6. Empirical Results and Impact

Multi-robot loop closure detection and fusion in the distributed regime achieves drift reduction and estimation consistency nearly on par with centralized solutions.

• In Monte Carlo evaluations (KITTI, TUM-VI, Vicon, synthetic Manhattan), distributed loop closure fusion via CI reduced mean translational ATE from ca. 0.05 m (independent VIO) to 0.014 m, matching centralized CI-EKF (Zhu et al., 2021).
• Segment-wise relative pose errors stay at 0.7–1.0 deg, 0.07–0.15 m over 500 m trajectories—whereas uncorrected VIO drifts beyond 5 m.
• Resource-aware greedy selection tracks convex upper bounds to within 90–98% for both modular and non-modular SLAM objectives, with performance graceful under increasing graph density and communication constraints (Tian et al., 2018, Tian et al., 2019, Tian et al., 2019).
• Communication savings of 30–50% are documented versus the best monolog policy, and workload balance can be achieved or tuned via explicit parameters (Giamou et al., 2017).

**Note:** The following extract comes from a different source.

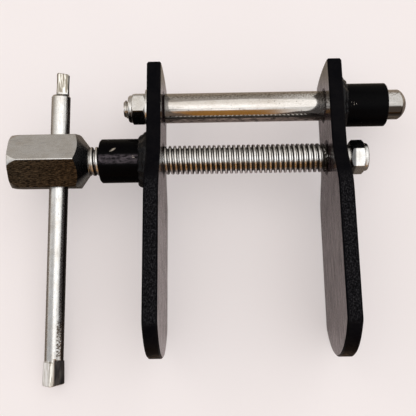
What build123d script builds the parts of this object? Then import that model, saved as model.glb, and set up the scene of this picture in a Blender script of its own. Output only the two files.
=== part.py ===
from build123d import *
import os
from math import asin, cos, radians, sin, sqrt

# Screw-operated spreader for disc brake calipers, lying on the long edges of its
# two jaw plates. All sizes in millimetres.
# Frame: X runs along the drive screw from its hexagon head towards the moving jaw,
# Y points from the screw to the guide rod, Z is up. The origin is where the screw's
# centre line crosses the inner face of the fixed jaw.

# Jaw plates: a narrow neck that carries rod and screw, an ogee, then a wide paddle
plate_thickness = 6.0
jaw_gap = 70.5
neck_width = 32.0
paddle_width = 50.0
top_above_rod = 16.7
tip_below_screw = 84.0
top_arc_radius = 90.0
tip_arc_radius = 31.0
top_corner_radius = 2.0
tip_corner_radius = 4.5
ogee_above_screw = 5.0
ogee_length = 27.0
plate_edge_chamfer = 0.6

# Guide rod, with a shoulder at the fixed jaw and a domed free end
rod_spacing = 24.0
rod_diameter = 13.0
rod_shoulder_chamfer = 1.0
rod_dome_height = 3.5
rod_beyond_bush = 9.3
rod_stub_beyond_nut = 2.0

# Drive screw: crowned hexagon, turned cone, threaded shank, journal, nut stub
thread_diameter = 12.5
head_across_flats = 22.5
head_length = 34.0
head_crown_length = 5.7
head_crown_depth = 1.15
head_corner_allowance = 0.15
cone_length = 5.8
neck_beyond_boss = 4.0
journal_diameter = 10.0
journal_end_play = 3.6
screw_stub_short_of_nut = 0.4

# Lock nuts with a nylon ring, and the plain washer under the rod's nut
stub_diameter = 8.0
stub_chamfer = 1.0
nut_across_flats = 13.0
nut_hex_height = 6.2
nut_collar_diameter = 12.0
nut_collar_height = 1.6
ring_diameter = 10.4
ring_height = 2.0
ring_recess = 0.3
washer_diameter = 17.0
washer_thickness = 1.6

# Threaded boss on the fixed jaw and guide bush on the moving jaw, both welded on
boss_diameter = 19.0
boss_length = 21.0
boss_chamfer = 0.6
bush_diameter = 18.8
bush_length = 20.6
bush_chamfer = 0.5
boss_weld_leg = 3.2
boss_weld_length = 4.6
bush_weld_leg = 3.8
bush_weld_length = 3.4

# Sliding tommy bar, both ends pressed flat so that it can't leave the head
bar_diameter = 8.1
bar_upper_reach = 38.0
bar_lower_reach = 96.0
bar_from_head_end = 19.7
bar_lean = 11.9
bar_skew = 2.0
bar_shoulder_chamfer = 0.8
swage_length = 10.0
swage_thickness = 5.5
swage_root_width = 8.6
swage_tip_width = 9.2
swage_corner_radius = 1.2
upper_swage_turn = 13.0
lower_swage_turn = -31.0

# Clearances, each on the radius
thread_clearance = 0.1
rod_clearance = 0.05
journal_clearance = 0.05
bar_clearance = 0.1
stub_clearance = 0.2

# Where the pieces lie along the screw
fixed_outer = -plate_thickness
moving_inner = jaw_gap
moving_outer = moving_inner + plate_thickness
boss_end = fixed_outer - boss_length
bush_end = moving_outer + bush_length
neck_end = boss_end - neck_beyond_boss
cone_start = neck_end - cone_length
head_end = neck_end - head_length
journal_end = moving_outer + journal_end_play
nut_height = nut_hex_height + nut_collar_height
screw_end = journal_end + nut_height - screw_stub_short_of_nut
washer_outer = fixed_outer - washer_thickness
rod_stub_end = washer_outer - nut_height - rod_stub_beyond_nut
rod_end = bush_end + rod_beyond_bush

# Radii used by more than one piece
thread_radius = thread_diameter / 2
rod_radius = rod_diameter / 2
stub_radius = stub_diameter / 2
boss_radius = boss_diameter / 2
bush_radius = bush_diameter / 2
head_corner_radius = head_across_flats / sqrt(3)

# Planes and axes: one along the rod, and the bar's own plane square to the bar
rod_plane = Plane(origin=(0, rod_spacing, 0))
rod_axis = Axis((0, rod_spacing, 0), (1, 0, 0))
lean, skew = radians(bar_lean), radians(bar_skew)
bar_plane = Plane(
    origin=(head_end + bar_from_head_end, 0, 0),
    x_dir=(cos(skew), -sin(skew) * cos(lean), -sin(skew) * sin(lean)),
    z_dir=(sin(skew), cos(skew) * cos(lean), cos(skew) * sin(lean)),
)
rod_nut_seat = Plane(origin=(washer_outer, rod_spacing, 0), x_dir=(0, 1, 0), z_dir=(-1, 0, 0))
screw_nut_seat = Plane(origin=(journal_end, 0, 0), x_dir=(0, 1, 0), z_dir=(1, 0, 0))


def jaw_plate(inner_face, holes):
    """Plate between inner_face and inner_face + thickness; holes are (height, radius)."""
    neck, paddle = neck_width / 2, paddle_width / 2
    top, tip = rod_spacing + top_above_rod, -tip_below_screw
    ogee_end = ogee_above_screw - ogee_length
    ogee_middle = ogee_above_screw - ogee_length / 2
    top_drop = top_arc_radius * (1 - cos(asin(neck / top_arc_radius)))
    tip_rise = tip_arc_radius * (1 - cos(asin(paddle / tip_arc_radius)))
    with BuildPart() as plate:
        with BuildSketch(Plane.YZ.offset(inner_face)):
            with BuildLine():
                TangentArc((top, 0), (top - top_drop, neck), tangent=(0, 1))
                Line((top - top_drop, neck), (ogee_above_screw, neck))
                Bezier(
                    (ogee_above_screw, neck), (ogee_middle, neck),
                    (ogee_middle, paddle), (ogee_end, paddle),
                )
                Line((ogee_end, paddle), (tip + tip_rise, paddle))
                TangentArc((tip, 0), (tip + tip_rise, paddle), tangent=(0, 1))
                mirror(about=Plane.XZ)
            make_face()
            for height, radius in holes:
                with Locations((height, 0)):
                    Circle(radius, mode=Mode.SUBTRACT)
        extrude(amount=plate_thickness)
        corners = plate.edges().filter_by(GeomType.LINE).filter_by(Axis.X).group_by(Axis.Y)
        fillet(corners[0], tip_corner_radius)
        fillet(corners[-1], top_corner_radius)
        faces = plate.faces().filter_by(Axis.X)
        chamfer([edge for face in faces for edge in face.outer_wire().edges()], plate_edge_chamfer)
    return plate.part


def weld_bead(section, root, plate_face, leg, length):
    """Fillet weld round a tube of radius root, leg high on the plate and length along it."""
    toe = (plate_face, root + leg)
    end = (plate_face + length, root)
    with BuildPart() as bead:
        with BuildSketch(section):
            with BuildLine():
                Polyline(toe, end, (plate_face, root), close=True)
            make_face()
        revolve(axis=Axis(section.origin, (1, 0, 0)))
    return bead.part


def lock_nut(seat, turn):
    """Hexagon on the seat, and a round collar with a recess for the ring."""
    with BuildPart() as nut:
        with BuildSketch(seat):
            RegularPolygon(nut_across_flats / 2, 6, major_radius=False, rotation=turn)
        extrude(amount=nut_hex_height)
        with BuildSketch(seat.offset(nut_hex_height)):
            Circle(nut_collar_diameter / 2)
        extrude(amount=nut_collar_height)
        with BuildSketch(seat):
            Circle(stub_radius)
        extrude(amount=nut_height, mode=Mode.SUBTRACT)
        with BuildSketch(seat.offset(nut_height)):
            Circle(ring_diameter / 2)
        extrude(amount=-ring_height - ring_recess, mode=Mode.SUBTRACT)
    return nut.part


def nylon_ring(seat):
    """Ring that fills the nut's recess up to just below the collar's rim."""
    with BuildPart() as ring:
        with BuildSketch(seat.offset(nut_height - ring_recess)):
            Circle(ring_diameter / 2)
            Circle(stub_radius, mode=Mode.SUBTRACT)
        extrude(amount=-ring_height)
    return ring.part


def swage(root, tip, turn):
    """Pressed end of the bar: a flat section that flares from root to tip."""
    with BuildPart() as end:
        for plane, width in ((root, swage_root_width), (tip, swage_tip_width)):
            with BuildSketch(plane):
                RectangleRounded(swage_thickness, width, swage_corner_radius, rotation=turn)
        loft()
    return end.part


# Fixed jaw: clear hole for the threaded shank, smaller hole for the rod's stub
with BuildPart() as fixed_plate:
    add(jaw_plate(fixed_outer, [
        (0, thread_radius + thread_clearance),
        (rod_spacing, stub_radius + stub_clearance),
    ]))

# Boss, the long threaded tube that the screw works in, and its weld
with BuildPart() as threaded_boss:
    with BuildSketch(Plane.YZ.offset(boss_end)):
        Circle(boss_radius)
        Circle(thread_radius + thread_clearance, mode=Mode.SUBTRACT)
    extrude(amount=boss_length)
    mouth = threaded_boss.edges().filter_by(GeomType.CIRCLE).group_by(Axis.X)[0]
    chamfer(mouth.sort_by(SortBy.RADIUS)[-1], boss_chamfer)

with BuildPart() as boss_weld:
    add(weld_bead(Plane.XY, boss_radius, fixed_outer, boss_weld_leg, -boss_weld_length))

# Guide rod: stub through the fixed jaw, shoulder, bar, domed end
with BuildPart() as guide_rod:
    with BuildSketch(rod_plane):
        with BuildLine():
            Polyline(
                (rod_end, 0), (rod_stub_end, 0), (rod_stub_end, stub_radius - stub_chamfer),
                (rod_stub_end + stub_chamfer, stub_radius), (0, stub_radius),
                (0, rod_radius - rod_shoulder_chamfer), (rod_shoulder_chamfer, rod_radius),
                (rod_end - rod_dome_height, rod_radius),
            )
            TangentArc(
                (rod_end, 0), (rod_end - rod_dome_height, rod_radius), tangent=(0, 1)
            )
        make_face()
    revolve(axis=rod_axis)

with BuildPart() as rod_washer:
    with BuildSketch(rod_nut_seat):
        Circle(washer_diameter / 2)
        Circle(stub_radius + stub_clearance, mode=Mode.SUBTRACT)
    extrude(amount=-washer_thickness)

with BuildPart() as rod_nut:
    add(lock_nut(rod_nut_seat, 0))

with BuildPart() as rod_nut_ring:
    add(nylon_ring(rod_nut_seat))

# Moving jaw: running holes for the rod and for the screw's journal
with BuildPart() as moving_plate:
    add(jaw_plate(moving_inner, [
        (0, journal_diameter / 2 + journal_clearance),
        (rod_spacing, rod_radius + rod_clearance),
    ]))

with BuildPart() as guide_bush:
    with BuildSketch(Plane(origin=(moving_outer, rod_spacing, 0), x_dir=(0, 1, 0), z_dir=(1, 0, 0))):
        Circle(bush_radius)
        Circle(rod_radius + rod_clearance, mode=Mode.SUBTRACT)
    extrude(amount=bush_length)
    mouth = guide_bush.edges().filter_by(GeomType.CIRCLE).group_by(Axis.X)[-1]
    chamfer(mouth.sort_by(SortBy.RADIUS)[-1], bush_chamfer)

with BuildPart() as bush_weld:
    add(weld_bead(rod_plane, bush_radius, moving_outer, bush_weld_leg, bush_weld_length))

# Drive screw: the hexagon is trimmed by a turned profile with the crown and the cone
with BuildPart() as drive_screw:
    turned = head_corner_radius + head_corner_allowance
    with BuildSketch(Plane.YZ.offset(head_end)):
        RegularPolygon(
            head_across_flats / 2, 6, major_radius=False, rotation=bar_lean + 30
        )
    extrude(amount=head_length)
    with BuildSketch(Plane.XY):
        with BuildLine():
            Polyline(
                (head_end, 0), (head_end, turned - head_crown_depth),
                (head_end + head_crown_length, turned), (cone_start, turned),
                (neck_end, thread_radius), (neck_end, 0), close=True,
            )
        make_face()
    revolve(axis=Axis.X, mode=Mode.INTERSECT)
    with BuildSketch(Plane.XY):
        with BuildLine():
            Polyline(
                (neck_end, 0), (neck_end, thread_radius), (moving_inner, thread_radius),
                (moving_inner, journal_diameter / 2), (journal_end, journal_diameter / 2),
                (journal_end, stub_radius), (screw_end - stub_chamfer, stub_radius),
                (screw_end, stub_radius - stub_chamfer), (screw_end, 0), close=True,
            )
        make_face()
    revolve(axis=Axis.X)
    with BuildSketch(bar_plane):
        Circle(bar_diameter / 2 + bar_clearance)
    extrude(amount=head_across_flats, both=True, mode=Mode.SUBTRACT)

with BuildPart() as screw_nut:
    add(lock_nut(screw_nut_seat, bar_lean))

with BuildPart() as screw_nut_ring:
    add(nylon_ring(screw_nut_seat))

# Tommy bar: a round bar through the head, with a pressed end on either side
with BuildPart() as tommy_bar:
    upper_root = bar_upper_reach - swage_length
    lower_root = bar_lower_reach - swage_length
    with BuildSketch(bar_plane.offset(-lower_root)):
        Circle(bar_diameter / 2)
    extrude(amount=lower_root + upper_root)
    chamfer(tommy_bar.edges().filter_by(GeomType.CIRCLE), bar_shoulder_chamfer)
    add(swage(bar_plane.offset(upper_root), bar_plane.offset(bar_upper_reach), upper_swage_turn))
    add(swage(bar_plane.offset(-lower_root), bar_plane.offset(-bar_lower_reach), lower_swage_turn))

pieces = {
    "fixed_plate": fixed_plate,
    "threaded_boss": threaded_boss,
    "boss_weld": boss_weld,
    "guide_rod": guide_rod,
    "rod_washer": rod_washer,
    "rod_nut": rod_nut,
    "rod_nut_ring": rod_nut_ring,
    "moving_plate": moving_plate,
    "guide_bush": guide_bush,
    "bush_weld": bush_weld,
    "drive_screw": drive_screw,
    "screw_nut": screw_nut,
    "screw_nut_ring": screw_nut_ring,
    "tommy_bar": tommy_bar,
}

os.makedirs("parts", exist_ok=True)
for name, piece in pieces.items():
    piece.part.label = name
    export_step(piece.part, f"parts/{name}.step")
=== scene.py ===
from math import atan2, ceil, cos, floor, pi, radians, sin, sqrt

import bmesh
import bpy
from mathutils import Matrix, Vector, noise


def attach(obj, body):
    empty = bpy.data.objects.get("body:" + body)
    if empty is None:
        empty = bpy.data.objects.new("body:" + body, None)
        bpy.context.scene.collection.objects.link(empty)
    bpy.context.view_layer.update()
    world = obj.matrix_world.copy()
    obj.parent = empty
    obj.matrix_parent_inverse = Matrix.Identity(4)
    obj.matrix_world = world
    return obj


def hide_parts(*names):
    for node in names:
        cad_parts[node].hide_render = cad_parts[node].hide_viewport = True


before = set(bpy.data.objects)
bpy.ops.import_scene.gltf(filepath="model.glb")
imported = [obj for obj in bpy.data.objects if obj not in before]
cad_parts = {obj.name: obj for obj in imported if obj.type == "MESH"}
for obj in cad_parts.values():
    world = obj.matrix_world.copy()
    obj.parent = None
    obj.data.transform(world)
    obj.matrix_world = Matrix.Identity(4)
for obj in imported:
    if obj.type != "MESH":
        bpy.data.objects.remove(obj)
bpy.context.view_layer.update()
mm = 0.001  # sizes below are in millimetres, Blender's are in metres


def span(node, axis):  # where a CAD node starts and ends along an axis, in mm
    reach = [corner[axis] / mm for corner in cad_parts[node].bound_box]
    return min(reach), max(reach)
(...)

7. Future Directions and Open Challenges

Key future directions identified include (Tian et al., 2018, Tian et al., 2019, Zhu et al., 2021):

• Full decentralization (no active broker) and distributed solutions for data exchange optimization.
• Adaptive budgets responsive to link quality, robot energy state, or subteam heterogeneity.
• Richer uncertainty models accommodating correlated edge probabilities and better graph-theoretic priors to bound exchange graph degree.
• Generalization of submodular maximization with coupled (non-separable) computation and communication budgets—pure $1-1/e$ approximation remains open.
• Integration with active perception for targeted information gathering.

These advances will further bridge the gap between practical field-deployable distributed multi-robot SLAM/localization and the theoretical limits of decentralized estimation and resource allocation.